During his travels, Ash still had a lot to learn as a trainer. He caught his Pokémon by merely befriending them, knew absolutely nothing about battling, and many of his gym badges were earned rather controversially. In fact, the only legitimate victories were over Lt. Surge, Koga, and Blaine, while the others were earned on technical convenience or given to him out of gratitude. Ash also shows a deep love for Pokémon in the series, protecting wild Pokémon or his own from getting injured or trying to help them, despite getting significantly hurt himself. He honed his skill as a Pokémon trainer and was able to get all 8 badges, enabling him to compete in the Indigo League. Ash was able to go to the 5th round, and achieve the Top 16 — one round further than his competitive rival Gary, who finished in the Top 32. However, due to his inexperience in handling his more powerful Pokémon, Ash was eliminated from his first Pokémon League competition in a very unflattering manner, which greatly disappointed him but he got over it and vowed to not make the same mistake in a league again.

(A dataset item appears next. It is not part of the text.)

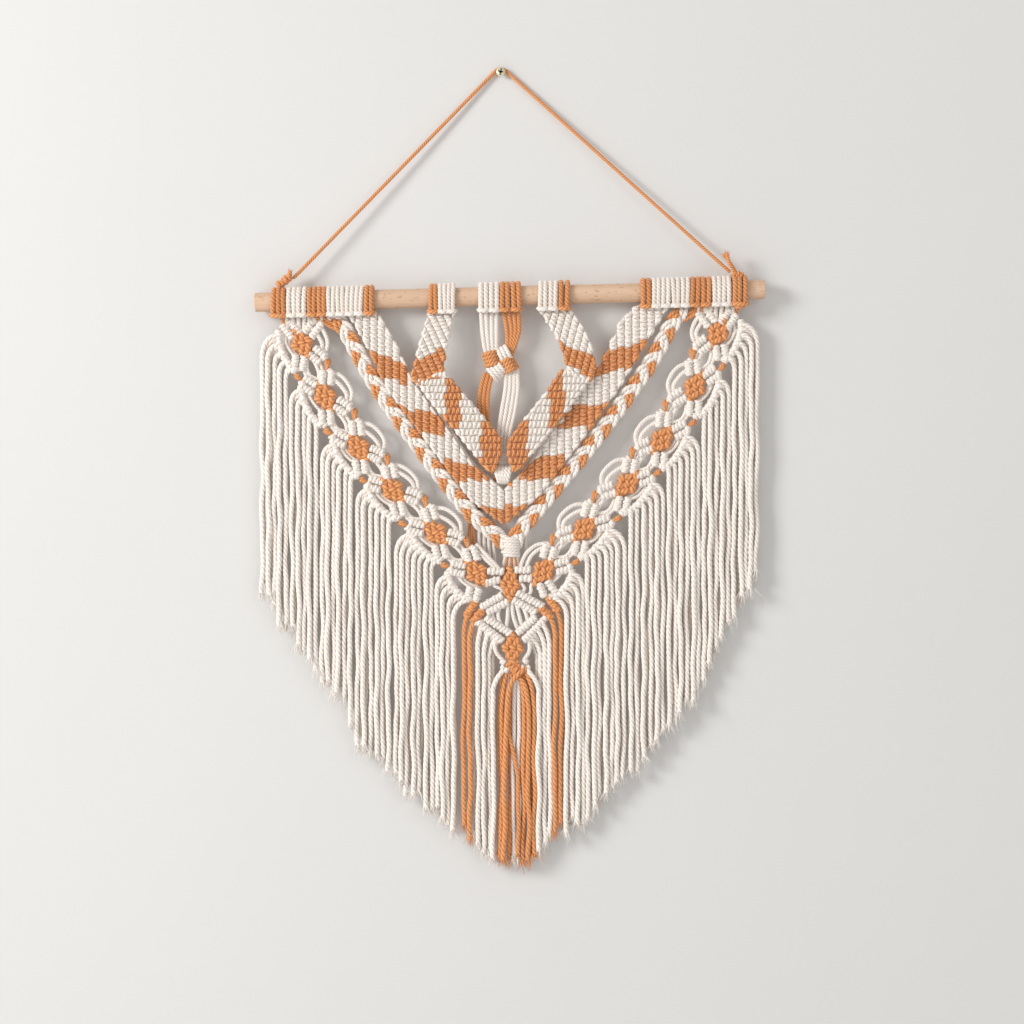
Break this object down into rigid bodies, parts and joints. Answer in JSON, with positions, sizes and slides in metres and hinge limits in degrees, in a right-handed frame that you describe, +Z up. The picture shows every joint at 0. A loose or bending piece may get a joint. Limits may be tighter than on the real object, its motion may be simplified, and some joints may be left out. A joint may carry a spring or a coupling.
{
  "type": "macrame wall hanging on its wooden dowel",
  "caption": "Knotted cotton wall hanging in cream and rust on a round wooden dowel, V-shaped knotted bands over a long pointed fringe, hung by one cord from a wall screw.",
  "frame": {"origin": "middle of the flat rear face of the wall screw, on the wall's surface", "axes": "+Y points into the wall, -Y towards the viewer, +Z up, +X to the viewer's right along the wall"},
  "size_m": [0.4002, 0.0245, 0.6261],
  "materials": {
    "cream_cotton": "matt three-ply cotton cord, off-white",
    "rust_cotton": "matt three-ply cotton cord, terracotta",
    "beech": "sanded, unvarnished",
    "brass": "yellow zinc plated steel"
  },
  "bodies": {
    "root": {"dowel": "beech", "wall_screw": "brass", "hanging_cord": "rust_cotton", "cord_knot_left": "rust_cotton", "cord_knot_right": "rust_cotton", "v_band": "cream_cotton", "outer_panel_left": "cream_cotton", "outer_panel_right": "cream_cotton", "inner_panel_left": "cream_cotton", "inner_panel_right": "cream_cotton", "braid_left": "cream_cotton", "braid_right": "cream_cotton", "gathering_wrap": "cream_cotton", "centre_tie": "cream_cotton", "fringe_left_1": "cream_cotton", "fringe_left_2": "cream_cotton", "fringe_left_3": "cream_cotton", "fringe_left_4": "cream_cotton", "fringe_left_5": "cream_cotton", "fringe_left_6": "cream_cotton", "fringe_right_1": "cream_cotton", "fringe_right_2": "cream_cotton", "fringe_right_3": "cream_cotton", "fringe_right_4": "cream_cotton", "fringe_right_5": "cream_cotton", "fringe_right_6": "cream_cotton", "fringe_centre_left": "cream_cotton", "fringe_centre_right": "cream_cotton", "rust_strands_left": "rust_cotton", "rust_strands_right": "rust_cotton", "tassel": "rust_cotton"}
  },
  "joints": []
}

Ash traveled to the Orange Islands with Misty and Tracey Sketchit, a Pokémon watcher, obtained all 4 badges and competed in the Orange League to battle Drake, the Orange League Champion and he won the Orange League.

He then traveled on to the Johto region with Brock and Misty, hoping to meet with Gary and finally defeat him in the Johto League. He won 8 badges and competed in the Johto Conference. Ash beat Gary again, in the 1st round of the conference, and was able to make it to the quarter-finals, and achieve a Top 8 finish.

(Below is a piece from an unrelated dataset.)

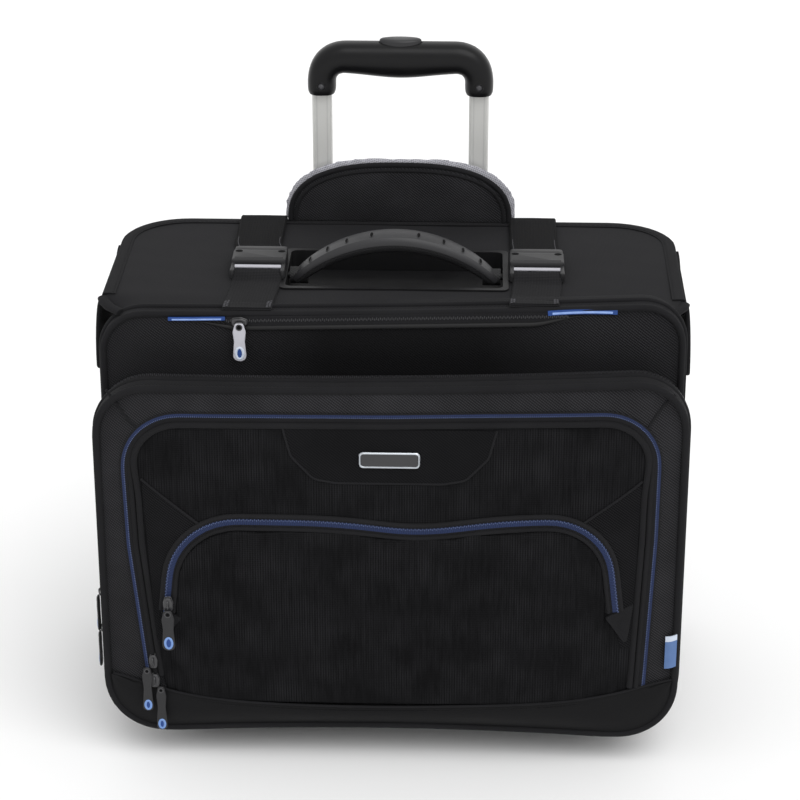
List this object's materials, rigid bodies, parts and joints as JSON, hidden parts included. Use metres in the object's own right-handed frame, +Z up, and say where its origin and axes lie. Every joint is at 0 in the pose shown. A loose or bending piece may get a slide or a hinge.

Ash then moved on and traveled through the Hoenn region, along with Brock and two new characters: May, an aspiring Pokémon coordinator, and her younger brother Max, and together they ended up bringing down the rival teams Team Magma and Team Aqua. He was able to get all 8 badges and then competed in the Hoenn Conference and lost in the 3rd round.

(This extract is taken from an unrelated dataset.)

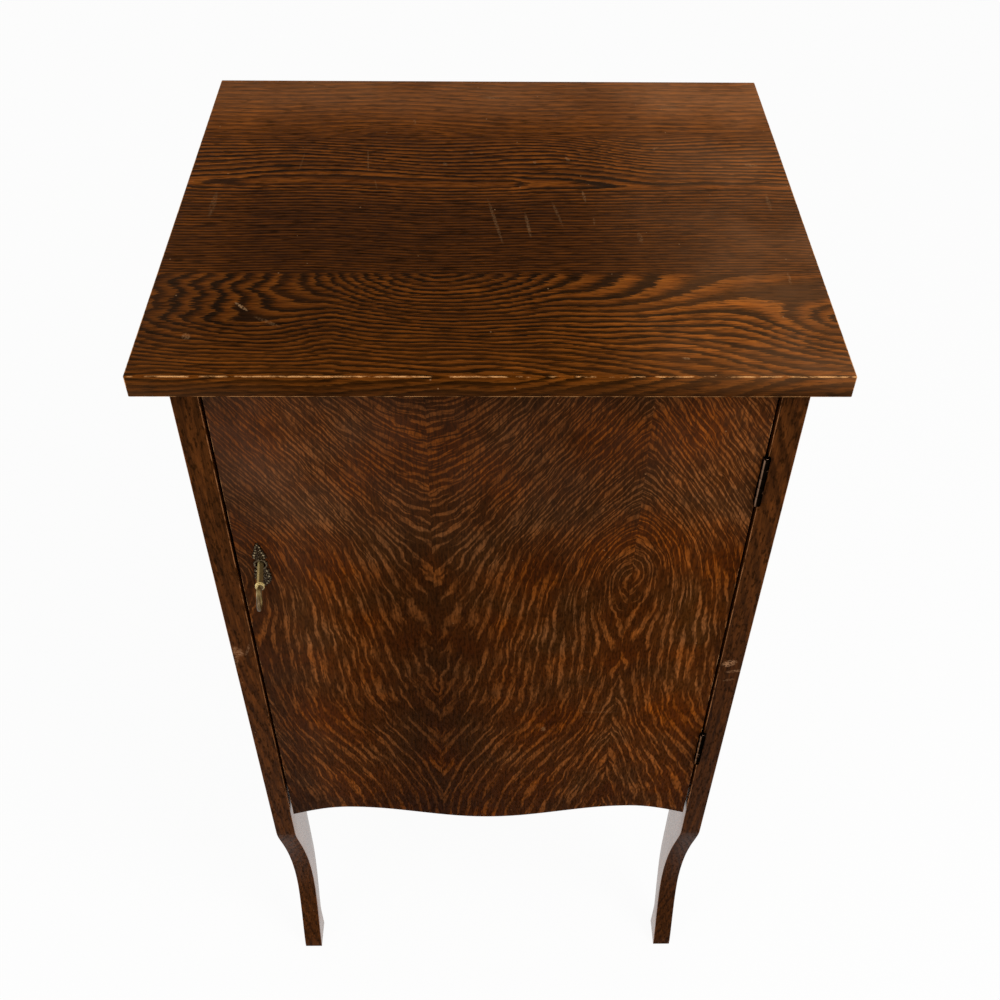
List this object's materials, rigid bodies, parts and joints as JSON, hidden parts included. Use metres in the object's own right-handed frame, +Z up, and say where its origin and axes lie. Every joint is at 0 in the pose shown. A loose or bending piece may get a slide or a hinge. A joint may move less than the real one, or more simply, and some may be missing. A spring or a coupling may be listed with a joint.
{
  "type": "gramophone cabinet",
  "caption": "Oak gramophone cabinet on scroll-sawn cabriole legs, with a flat top, a hinged veneered door with a serpentine lower edge, a lock with its key, and record bays inside.",
  "frame": {"origin": "on the floor, midway across the cabinet and midway between the key's bow and the back edge of the top", "axes": "+Z up from the floor, -Y toward the viewer of the door, +X toward the hinges"},
  "size_m": [0.52, 0.4843, 0.978],
  "materials": {
    "oak_top": "plain-sawn oak, stained dark and varnished, satin",
    "oak_case": "oak, stained dark and varnished, satin",
    "oak_veneer": "quartered oak veneer, stained and varnished, satin",
    "oak_inside": "stained softwood and oak, thin varnish",
    "plywood": "thin plywood, stained",
    "hinge_steel": "steel, dark patina",
    "screw_steel": "steel, dull",
    "aged_brass": "cast brass, dark patina",
    "key_brass": "polished brass, worn",
    "lock_brass": "brass, dull",
    "lock_steel": "steel, oiled"
  },
  "bodies": {
    "cabinet": {"top_front_plank": "oak_top", "top_middle_plank": "oak_top", "top_rear_plank": "oak_top", "side_left": "oak_case", "side_right": "oak_case", "bottom_board": "oak_inside", "shelf": "oak_inside", "front_rail": "oak_inside", "rear_rail": "oak_inside", "back_panel": "plywood", "glue_blocks": "oak_inside", "top_screws": "screw_steel", "back_screws": "screw_steel", "hinge_case_leaf_upper": "hinge_steel", "hinge_case_leaf_lower": "hinge_steel", "hinge_pin_upper": "hinge_steel", "hinge_pin_lower": "hinge_steel", "hinge_case_screws": "hinge_steel", "strike_plate": "lock_brass", "strike_screws": "lock_brass", "divider_lower_1": "plywood", "divider_lower_2": "plywood", "divider_lower_3": "plywood", "divider_lower_4": "plywood", "divider_lower_5": "plywood", "divider_upper_1": "plywood", "divider_upper_2": "plywood", "divider_upper_3": "plywood", "divider_upper_4": "plywood", "divider_upper_5": "plywood"},
    "door": {"door_core": "oak_inside", "door_veneer_left": "oak_veneer", "door_veneer_middle": "oak_veneer", "door_veneer_right": "oak_veneer", "door_back_veneer": "oak_inside", "hinge_door_leaf_upper": "hinge_steel", "hinge_door_leaf_lower": "hinge_steel", "hinge_door_screws": "hinge_steel", "escutcheon": "aged_brass", "escutcheon_pins": "aged_brass", "lock_plate": "lock_brass", "lock_case": "lock_brass", "lock_spring": "lock_steel", "lock_screws": "lock_brass"},
    "bolt": {"lock_bolt": "lock_steel"},
    "key": {"key": "key_brass"}
  },
  "joints": [
    {"name": "door_swing", "type": "hinge", "parent": "cabinet", "child": "door", "pos_m": [0.21515, -0.19294, 0.65], "axis": [0, 0, 1], "range_deg": [0, 180]},
    {"name": "key_turn", "type": "hinge", "parent": "door", "child": "key", "pos_m": [-0.1948, -0.19164, 0.758], "axis": [0.1045, -0.9945, 0], "range_deg": [0, 360]},
    {"name": "bolt_throw", "type": "slide", "parent": "door", "child": "bolt", "axis": [-1, 0, 0], "range_m": [0, 0.008]}
  ],
  "couplings": [
    {"joint": "bolt_throw", "follows": "key_turn", "m_per_rad": 0.001273}
  ]
}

Having gone through several leagues and gotten a lot stronger, Ash decided to challenge the Kanto "Battle Frontier" and its 7 Brains (leaders). Brock, May, and Max accompanied him. Ash defeated all of the Brains and acquired all the 7 Battle Frontier symbols, becoming a "Strong Battle Frontier champion" and qualifying for becoming a Frontier Brain himself. However, Ash, wanting to learn more about Pokémon and get even stronger, decided to continue his journey, not as a Frontier Brain, but as a trainer. However, having acquired all 7 symbols, he left with the privilege of becoming a Frontier Brain if and when he wants in the future.

Ash, along with Brock, traveled to Sinnoh, befriended a new traveling companion, Dawn, and also found a brutal new rival in Paul; and through their journey they encountered and defeated Team Galactic. Ash won all 8 Sinnoh gym badges and competed in the Sinnoh conference at the Lily of the Valley Island. He eventually faced Paul in the quarter-finals of the Sinnoh League Festival and finally defeated him, marking the first time Ash has ever made it into the semi-finals in a Pokémon League. Afterwards, however, Ash was matched against Tobias, a trainer who famously swept all eight Sinnoh League gyms and all other opponents with only his legendary Pokémon Darkrai. Ash was eventually defeated by Tobias, but not without having defeated his Darkrai, as well as his Latios, which is also a legendary Pokémon, whom Ash also defeated in a draw with his final Pokémon, making Ash the only known trainer to have defeated two of Tobias' legendary Pokémon. Ash concluded his participation in the Sinnoh League with an impressive new ranking. He bade farewell with Dawn in Twinleaf Town, and parted ways with Brock for the last time.

Once again, Ash continued his journey to the Unova region, with only his Pikachu. Here, he met and traveled with two new companions: a female trainer named Iris, and a Pokémon Connoisseur named Cilan, who, like Brock before him, is a gym leader. Throughout Unova, Ash met and competed against more rivals than before, including Trip, Bianca, Stephan, Cameron, and Virgil, most of whom he befriended. Unlike previous seasons, Ash notoriously displayed a drop in skill and competence, and instead regressed back to a beginner, showing little of his previous expertise and relearned many of the basics of catching Pokémon (though this may have been due to over-excitement of entering a new region with exclusive Pokémon, and slowly wore off as the seasons went on). However, Ash still managed to win all eight gym badges in Unova and then entered the Unova League, where he defeated his arrogant rival, Trip, in the first match, but was defeated by Cameron in the quarter-finals, one match below his previous Pokémon League ranking. Cameron was then defeated by Virgil, who went on to win the League with his team of Eevee evolutions. Also unlike previous seasons, Ash battled against a much more malevolent Team Rocket, as well as the evil Team Plasma. After his latest attempt to compete in the Unova League, and foiling both Team Rocket and Team Plasma's attempts to enslave Pokémon to conquer the world, Ash's friends traveled with him back to Kanto, where they parted to go own their ways and bade each other farewell.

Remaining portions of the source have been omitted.